Constructing splines whose parametric domain is an arbitrary manifold and effectively computing such splines in real-world applications are of fundamental importance in solid and shape modeling, geometric design, graphics, etc. This paper presents a general theoretical and computational framework, in which spline surfaces defined over planar domains can be systematically extended to manifold domains with arbitrary topology with or without boundaries. We study the affine structure of domain manifolds in depth and prove that the existence of manifold splines is equivalent to the existence of a manifold's affine atlas. Based on our theoretical breakthrough, we also develop a set of practical algorithms to generalize triangular B-spline surfaces from planar domains to manifold domains. We choose triangular B-splines mainly because of its generality and many of its attractive properties. As a result, our new spline surface defined over any manifold is a piecewise polynomial surface with high parametric continuity without the need for any patching and/or trimming operations. Through our extensive experiments, we hope to demonstrate that our novel manifold splines are both powerful and efficient in modeling arbitrarily complicated geometry and representing continuously-varying physical quantities defined over shapes of arbitrary topology.

Global Conformal Surface Parameterization

X. Gu and S.-T. Yau
ACM Symposium on Geometry Processing 2003, 127-137
[Presentation]

We solve the problem of computing global conformal parametrizations for surfaces with arbitrary topologies, with or without boundaries. The parameterization preserves the conformality everywhere except for a few points, and it has no boundary of discontinuity. We analyze the structure of the space of all global conformal parameterizations of a given surface and find all possible solutions instead of finding just one. This space has a natural structure solely determined by the surface geometry. So our computing result is independent of connectivity, insensitive to resolution, and independent of the algorithms to discover it. Our algorithm is based on the properties of gradient fields of conformal maps, which are closedness, harmonity, conjugacy, duality and symmetry. These properties can be formulated by sparse linear systems, so the method is easy to implement and the whole process is automatic.

Geometry Images

X. Gu S. Gortler and H. Hoppe
Computer Graphics (SIGGRAPH 2002 Proceedings)
[Presentation]

Surface geometry is often modeled with irregular triangle meshes. The process of remeshing refers to approximating such geometry using a mesh with (semi)-regular connectivity, which has advantages for many graphics applications. However, current techniques for remeshing arbitrary surfaces create only semi-regular meshes. The original mesh is typically decomposed into a set of disk-like charts, onto which the geometry is parametrized and sampled. In this paper, we propose to remesh an arbitrary surface onto a completely regular structure we call a geometry image. It captures geometry as a simple 2D array of quantized points. Surface signals like normals and colors are stored in similar 2D arrays using the same implicit surface parametrization - texture coordinates are absent. To create a geometry image, we cut an arbitrary mesh along a network of edge paths, and parametrize the resulting single chart onto a square. Geometry images can be encoded using traditional image compression algorithms, such as wavelet-based coders. Although the paper emphasizes the exciting possibilities of resampling mesh geometry into an image, the same parametrization scheme can also be used to construct single-chart parametrizations of irregular meshes, for seam-free texture mapping.

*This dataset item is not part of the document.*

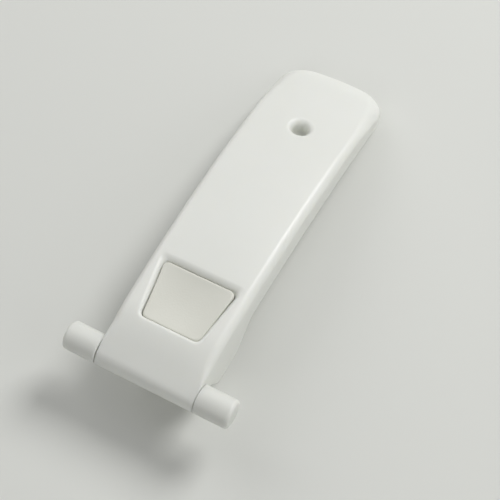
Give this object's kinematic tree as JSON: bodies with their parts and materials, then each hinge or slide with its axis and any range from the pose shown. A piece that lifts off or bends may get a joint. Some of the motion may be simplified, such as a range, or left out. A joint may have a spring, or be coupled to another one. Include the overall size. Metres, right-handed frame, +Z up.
{
  "type": "gate latch",
  "caption": "Arched thumb-lever gate latch on a pivot bar, with a thumb button that draws back a sprung hooked catch.",
  "frame": {"origin": "under the middle of the outline, on the surface the latch lies on", "axes": "+X along the pivot bar, +Y from the bar to the lever's tip, +Z up through the lever's arched top"},
  "size_m": [0.0412, 0.1039, 0.0207],
  "materials": {
    "lever_shell": "moulded, glossy white",
    "trunnion": "moulded, glossy white",
    "catch": "moulded, satin white",
    "button": "moulded, satin white",
    "thumb_pad": "moulded, matt warm white",
    "pin_steel": "ground bright",
    "spring_steel": "drawn wire",
    "screw_steel": "zinc plated"
  },
  "bodies": {
    "pivot": {"pivot_pin": "pin_steel", "trunnion_left": "trunnion", "trunnion_right": "trunnion"},
    "lever": {"lever_cover": "lever_shell", "lever_base": "lever_shell", "base_screw_1": "screw_steel", "base_screw_2": "screw_steel", "base_screw_3": "screw_steel", "base_screw_4": "screw_steel", "catch_spring": "spring_steel", "button_spring_left": "spring_steel", "button_spring_right": "spring_steel"},
    "catch": {"latch_catch": "catch"},
    "button": {"release_button": "button", "button_pad": "thumb_pad"}
  },
  "joints": [
    {"name": "lever_lift", "type": "hinge", "parent": "pivot", "child": "lever", "pos_m": [0, -0.04855, 0.014], "axis": [1, 0, 0], "range_deg": [0, 65]},
    {"name": "button_press", "type": "slide", "parent": "lever", "child": "button", "axis": [0, 0, -1], "range_m": [0, 0.0018], "stiffness_N_per_m": 500, "springref_m": -0.001, "deforming": ["button_spring_left", "button_spring_right"]},
    {"name": "catch_draw", "type": "slide", "parent": "lever", "child": "catch", "axis": [0, 1, 0], "range_m": [0, 0.00252], "stiffness_N_per_m": 400, "springref_m": -0.002, "deforming": ["catch_spring"]}
  ],
  "couplings": [
    {"joint": "catch_draw", "follows": "button_press", "ratio": 1.4}
  ]
}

Computing Conformal Structures of Surfaces

Xianfeng Gu and Shing-Tung Yau
[Abstract] and [Presentation]

According to Klein's Erlangen program, different geometry branches study the invariants of a space under different transformation groups. For example, topology studies the topological invariants of a surface, which are the holomogy groups etc. The topological invariants can be computed from triangulated meshes. The Euclidean transformation keeps the induced metric from R^3 on the surface. The curvature, area, and angles can be computed. Between topological transformation group and isometric transformation group (Euclidean group is a subgroup of isometric group), there exists a conformal transformation group, which has not been used in computer graphics and vision before. We present a method to compute the conformal invariants under this group, and to verify if two surfaces can be transformed to each other by conformal maps. The proposed conformal geometry method has many applications including texture mapping, remeshing, geometric morphing in graphics, surface identification and classification in vision.